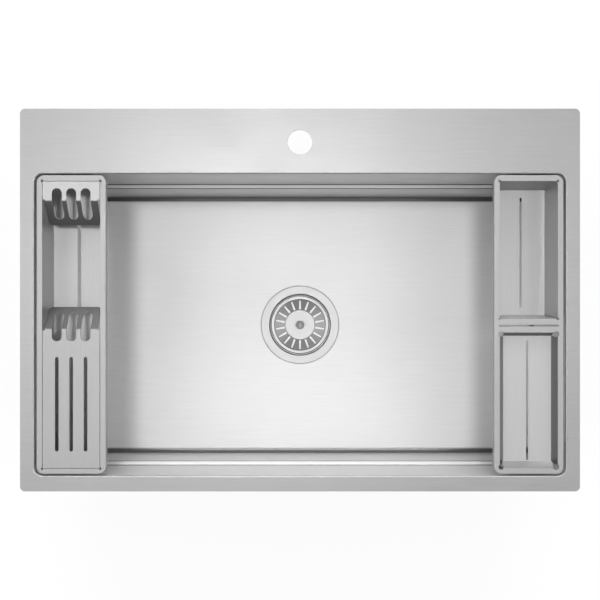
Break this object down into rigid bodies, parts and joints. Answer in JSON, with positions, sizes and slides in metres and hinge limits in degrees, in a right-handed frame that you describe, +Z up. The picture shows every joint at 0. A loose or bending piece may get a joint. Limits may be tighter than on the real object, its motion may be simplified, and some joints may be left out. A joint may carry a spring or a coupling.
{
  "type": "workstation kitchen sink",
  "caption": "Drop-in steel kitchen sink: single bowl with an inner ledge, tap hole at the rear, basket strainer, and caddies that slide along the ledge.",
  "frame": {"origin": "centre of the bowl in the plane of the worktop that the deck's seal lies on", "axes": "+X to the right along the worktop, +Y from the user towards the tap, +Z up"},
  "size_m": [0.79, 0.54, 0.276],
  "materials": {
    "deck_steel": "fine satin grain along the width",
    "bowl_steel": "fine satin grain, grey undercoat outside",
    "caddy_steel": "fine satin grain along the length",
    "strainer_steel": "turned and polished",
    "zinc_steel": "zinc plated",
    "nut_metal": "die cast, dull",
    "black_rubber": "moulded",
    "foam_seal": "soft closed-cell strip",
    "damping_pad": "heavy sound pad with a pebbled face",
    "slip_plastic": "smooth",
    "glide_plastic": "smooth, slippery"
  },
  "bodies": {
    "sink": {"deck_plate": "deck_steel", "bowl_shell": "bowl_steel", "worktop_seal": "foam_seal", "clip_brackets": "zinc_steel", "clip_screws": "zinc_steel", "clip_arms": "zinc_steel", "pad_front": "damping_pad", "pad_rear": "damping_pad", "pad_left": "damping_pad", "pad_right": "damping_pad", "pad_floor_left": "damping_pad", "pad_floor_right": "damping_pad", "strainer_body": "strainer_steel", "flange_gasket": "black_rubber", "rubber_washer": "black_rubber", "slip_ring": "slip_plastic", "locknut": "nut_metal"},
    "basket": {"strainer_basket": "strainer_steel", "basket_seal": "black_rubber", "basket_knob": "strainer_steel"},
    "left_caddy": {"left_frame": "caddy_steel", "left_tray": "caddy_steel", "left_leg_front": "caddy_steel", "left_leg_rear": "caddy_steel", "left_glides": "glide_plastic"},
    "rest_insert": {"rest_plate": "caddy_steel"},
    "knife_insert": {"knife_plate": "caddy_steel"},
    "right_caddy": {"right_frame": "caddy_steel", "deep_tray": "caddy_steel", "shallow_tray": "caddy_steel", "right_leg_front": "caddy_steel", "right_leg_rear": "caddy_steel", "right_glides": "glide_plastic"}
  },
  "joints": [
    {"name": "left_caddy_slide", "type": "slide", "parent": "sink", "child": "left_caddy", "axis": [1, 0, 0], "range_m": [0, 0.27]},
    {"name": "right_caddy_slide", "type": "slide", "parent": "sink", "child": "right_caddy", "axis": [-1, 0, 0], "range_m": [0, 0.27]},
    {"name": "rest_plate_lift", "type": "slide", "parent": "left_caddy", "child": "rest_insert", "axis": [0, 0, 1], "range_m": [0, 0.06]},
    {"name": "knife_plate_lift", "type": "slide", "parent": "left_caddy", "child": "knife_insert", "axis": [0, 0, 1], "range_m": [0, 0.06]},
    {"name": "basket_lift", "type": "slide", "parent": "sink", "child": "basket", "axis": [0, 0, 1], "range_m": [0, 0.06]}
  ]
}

##########

- Requirement: Copy the material above back out, exactly as written.

- Final result:
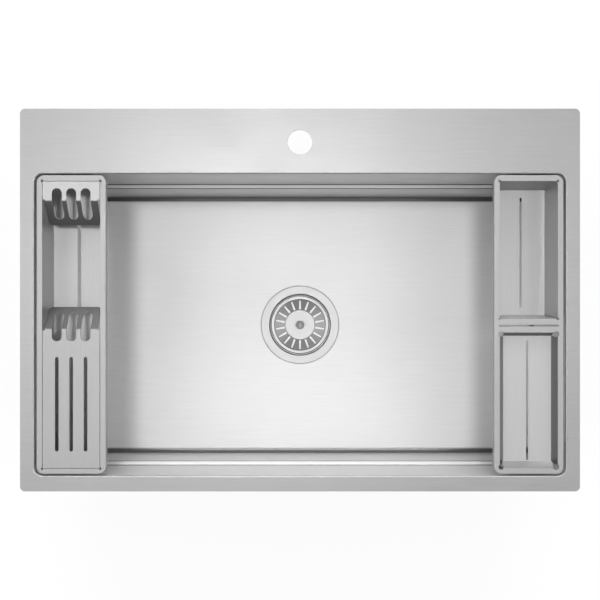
Break this object down into rigid bodies, parts and joints. Answer in JSON, with positions, sizes and slides in metres and hinge limits in degrees, in a right-handed frame that you describe, +Z up. The picture shows every joint at 0. A loose or bending piece may get a joint. Limits may be tighter than on the real object, its motion may be simplified, and some joints may be left out. A joint may carry a spring or a coupling.
{
  "type": "workstation kitchen sink",
  "caption": "Drop-in steel kitchen sink: single bowl with an inner ledge, tap hole at the rear, basket strainer, and caddies that slide along the ledge.",
  "frame": {"origin": "centre of the bowl in the plane of the worktop that the deck's seal lies on", "axes": "+X to the right along the worktop, +Y from the user towards the tap, +Z up"},
  "size_m": [0.79, 0.54, 0.276],
  "materials": {
    "deck_steel": "fine satin grain along the width",
    "bowl_steel": "fine satin grain, grey undercoat outside",
    "caddy_steel": "fine satin grain along the length",
    "strainer_steel": "turned and polished",
    "zinc_steel": "zinc plated",
    "nut_metal": "die cast, dull",
    "black_rubber": "moulded",
    "foam_seal": "soft closed-cell strip",
    "damping_pad": "heavy sound pad with a pebbled face",
    "slip_plastic": "smooth",
    "glide_plastic": "smooth, slippery"
  },
  "bodies": {
    "sink": {"deck_plate": "deck_steel", "bowl_shell": "bowl_steel", "worktop_seal": "foam_seal", "clip_brackets": "zinc_steel", "clip_screws": "zinc_steel", "clip_arms": "zinc_steel", "pad_front": "damping_pad", "pad_rear": "damping_pad", "pad_left": "damping_pad", "pad_right": "damping_pad", "pad_floor_left": "damping_pad", "pad_floor_right": "damping_pad", "strainer_body": "strainer_steel", "flange_gasket": "black_rubber", "rubber_washer": "black_rubber", "slip_ring": "slip_plastic", "locknut": "nut_metal"},
    "basket": {"strainer_basket": "strainer_steel", "basket_seal": "black_rubber", "basket_knob": "strainer_steel"},
    "left_caddy": {"left_frame": "caddy_steel", "left_tray": "caddy_steel", "left_leg_front": "caddy_steel", "left_leg_rear": "caddy_steel", "left_glides": "glide_plastic"},
    "rest_insert": {"rest_plate": "caddy_steel"},
    "knife_insert": {"knife_plate": "caddy_steel"},
    "right_caddy": {"right_frame": "caddy_steel", "deep_tray": "caddy_steel", "shallow_tray": "caddy_steel", "right_leg_front": "caddy_steel", "right_leg_rear": "caddy_steel", "right_glides": "glide_plastic"}
  },
  "joints": [
    {"name": "left_caddy_slide", "type": "slide", "parent": "sink", "child": "left_caddy", "axis": [1, 0, 0], "range_m": [0, 0.27]},
    {"name": "right_caddy_slide", "type": "slide", "parent": "sink", "child": "right_caddy", "axis": [-1, 0, 0], "range_m": [0, 0.27]},
    {"name": "rest_plate_lift", "type": "slide", "parent": "left_caddy", "child": "rest_insert", "axis": [0, 0, 1], "range_m": [0, 0.06]},
    {"name": "knife_plate_lift", "type": "slide", "parent": "left_caddy", "child": "knife_insert", "axis": [0, 0, 1], "range_m": [0, 0.06]},
    {"name": "basket_lift", "type": "slide", "parent": "sink", "child": "basket", "axis": [0, 0, 1], "range_m": [0, 0.06]}
  ]
}